--- Start of Material for this exercise ---
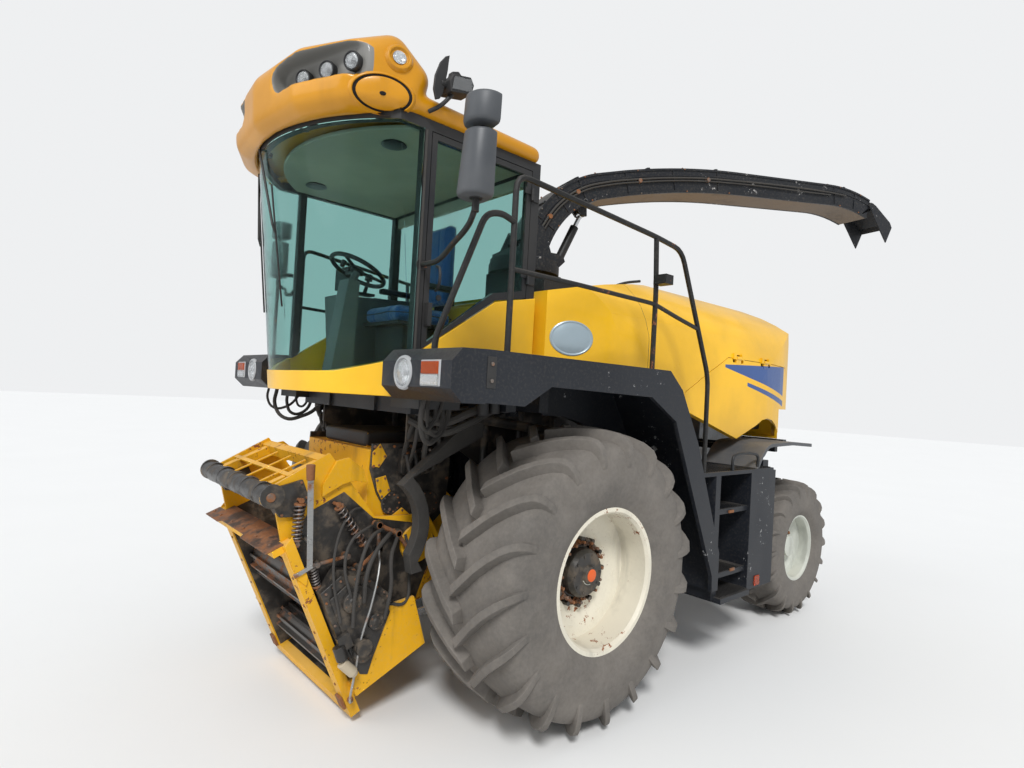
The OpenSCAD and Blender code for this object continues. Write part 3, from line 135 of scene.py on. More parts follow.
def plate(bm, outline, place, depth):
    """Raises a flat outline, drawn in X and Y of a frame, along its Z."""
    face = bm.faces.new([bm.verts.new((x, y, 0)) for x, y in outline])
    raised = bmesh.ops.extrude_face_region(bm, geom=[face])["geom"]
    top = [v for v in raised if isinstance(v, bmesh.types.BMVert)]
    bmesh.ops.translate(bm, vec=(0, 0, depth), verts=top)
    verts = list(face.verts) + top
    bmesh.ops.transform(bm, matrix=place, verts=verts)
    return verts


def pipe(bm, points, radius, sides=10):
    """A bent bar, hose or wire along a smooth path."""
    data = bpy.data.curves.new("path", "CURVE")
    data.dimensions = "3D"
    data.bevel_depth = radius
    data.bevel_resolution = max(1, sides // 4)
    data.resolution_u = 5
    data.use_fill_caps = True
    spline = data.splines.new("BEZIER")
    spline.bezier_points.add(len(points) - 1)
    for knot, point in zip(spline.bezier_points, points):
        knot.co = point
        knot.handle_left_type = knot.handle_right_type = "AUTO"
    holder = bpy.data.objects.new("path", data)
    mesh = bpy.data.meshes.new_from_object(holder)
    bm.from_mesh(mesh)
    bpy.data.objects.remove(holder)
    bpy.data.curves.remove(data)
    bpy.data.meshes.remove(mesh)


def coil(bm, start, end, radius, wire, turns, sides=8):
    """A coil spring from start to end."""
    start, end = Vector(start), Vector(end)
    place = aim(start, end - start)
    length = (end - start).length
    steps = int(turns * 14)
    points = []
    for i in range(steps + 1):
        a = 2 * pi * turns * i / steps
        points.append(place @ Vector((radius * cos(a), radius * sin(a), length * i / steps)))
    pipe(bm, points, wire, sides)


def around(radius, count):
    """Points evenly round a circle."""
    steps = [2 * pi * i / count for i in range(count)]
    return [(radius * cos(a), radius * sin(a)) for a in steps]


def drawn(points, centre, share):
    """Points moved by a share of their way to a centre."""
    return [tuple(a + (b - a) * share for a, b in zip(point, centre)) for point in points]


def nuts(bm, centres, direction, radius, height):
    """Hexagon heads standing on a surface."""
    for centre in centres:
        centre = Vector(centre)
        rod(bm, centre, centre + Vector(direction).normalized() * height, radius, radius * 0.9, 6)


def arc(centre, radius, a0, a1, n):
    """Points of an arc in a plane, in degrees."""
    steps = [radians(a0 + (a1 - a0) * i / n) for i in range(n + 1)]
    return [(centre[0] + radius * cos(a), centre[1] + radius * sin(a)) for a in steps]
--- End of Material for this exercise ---
--- Start of Material for this exercise ---
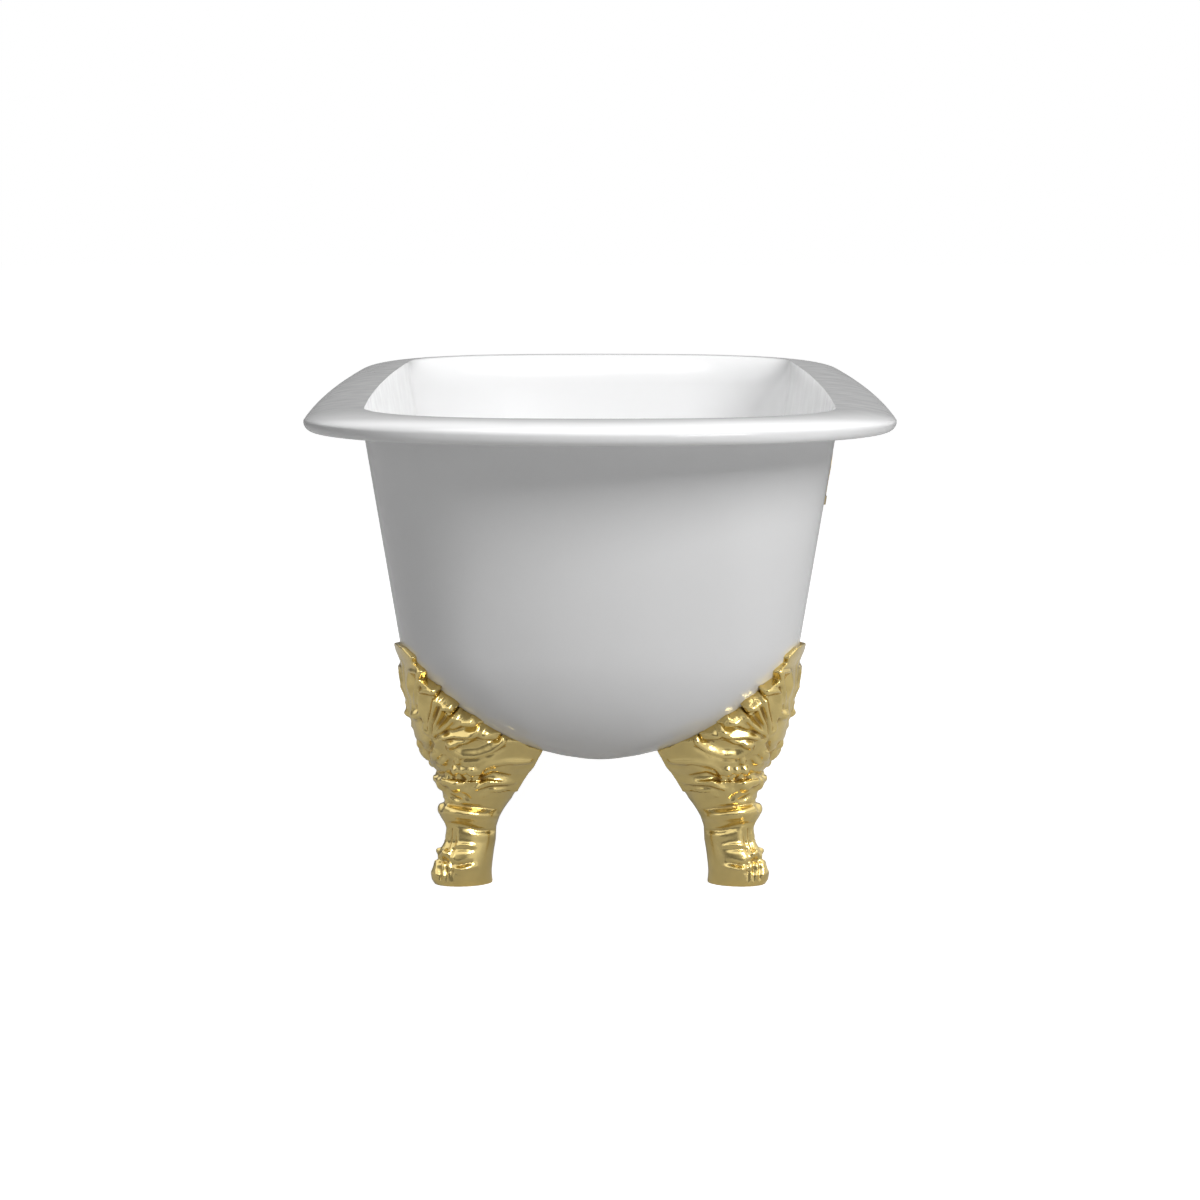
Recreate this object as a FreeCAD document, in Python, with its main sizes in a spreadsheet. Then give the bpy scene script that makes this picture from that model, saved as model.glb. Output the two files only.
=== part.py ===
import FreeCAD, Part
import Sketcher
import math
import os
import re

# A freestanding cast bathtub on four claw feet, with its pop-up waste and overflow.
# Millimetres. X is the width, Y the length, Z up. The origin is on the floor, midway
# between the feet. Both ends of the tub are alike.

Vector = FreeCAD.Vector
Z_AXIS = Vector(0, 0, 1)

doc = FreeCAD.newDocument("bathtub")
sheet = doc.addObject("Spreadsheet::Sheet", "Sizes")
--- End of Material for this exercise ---
→ **Brief**
Look back at the data above. Transcribe exactly the lines starting at the line that contains "The OpenSCAD and" and ending at the line that contains "return [tuple(a +".

→ **Problem solution**
The OpenSCAD and Blender code for this object continues. Write part 3, from line 135 of scene.py on. More parts follow.
def plate(bm, outline, place, depth):
    """Raises a flat outline, drawn in X and Y of a frame, along its Z."""
    face = bm.faces.new([bm.verts.new((x, y, 0)) for x, y in outline])
    raised = bmesh.ops.extrude_face_region(bm, geom=[face])["geom"]
    top = [v for v in raised if isinstance(v, bmesh.types.BMVert)]
    bmesh.ops.translate(bm, vec=(0, 0, depth), verts=top)
    verts = list(face.verts) + top
    bmesh.ops.transform(bm, matrix=place, verts=verts)
    return verts


def pipe(bm, points, radius, sides=10):
    """A bent bar, hose or wire along a smooth path."""
    data = bpy.data.curves.new("path", "CURVE")
    data.dimensions = "3D"
    data.bevel_depth = radius
    data.bevel_resolution = max(1, sides // 4)
    data.resolution_u = 5
    data.use_fill_caps = True
    spline = data.splines.new("BEZIER")
    spline.bezier_points.add(len(points) - 1)
    for knot, point in zip(spline.bezier_points, points):
        knot.co = point
        knot.handle_left_type = knot.handle_right_type = "AUTO"
    holder = bpy.data.objects.new("path", data)
    mesh = bpy.data.meshes.new_from_object(holder)
    bm.from_mesh(mesh)
    bpy.data.objects.remove(holder)
    bpy.data.curves.remove(data)
    bpy.data.meshes.remove(mesh)


def coil(bm, start, end, radius, wire, turns, sides=8):
    """A coil spring from start to end."""
    start, end = Vector(start), Vector(end)
    place = aim(start, end - start)
    length = (end - start).length
    steps = int(turns * 14)
    points = []
    for i in range(steps + 1):
        a = 2 * pi * turns * i / steps
        points.append(place @ Vector((radius * cos(a), radius * sin(a), length * i / steps)))
    pipe(bm, points, wire, sides)


def around(radius, count):
    """Points evenly round a circle."""
    steps = [2 * pi * i / count for i in range(count)]
    return [(radius * cos(a), radius * sin(a)) for a in steps]


def drawn(points, centre, share):
    """Points moved by a share of their way to a centre."""
    return [tuple(a + (b - a) * share for a, b in zip(point, centre)) for point in points]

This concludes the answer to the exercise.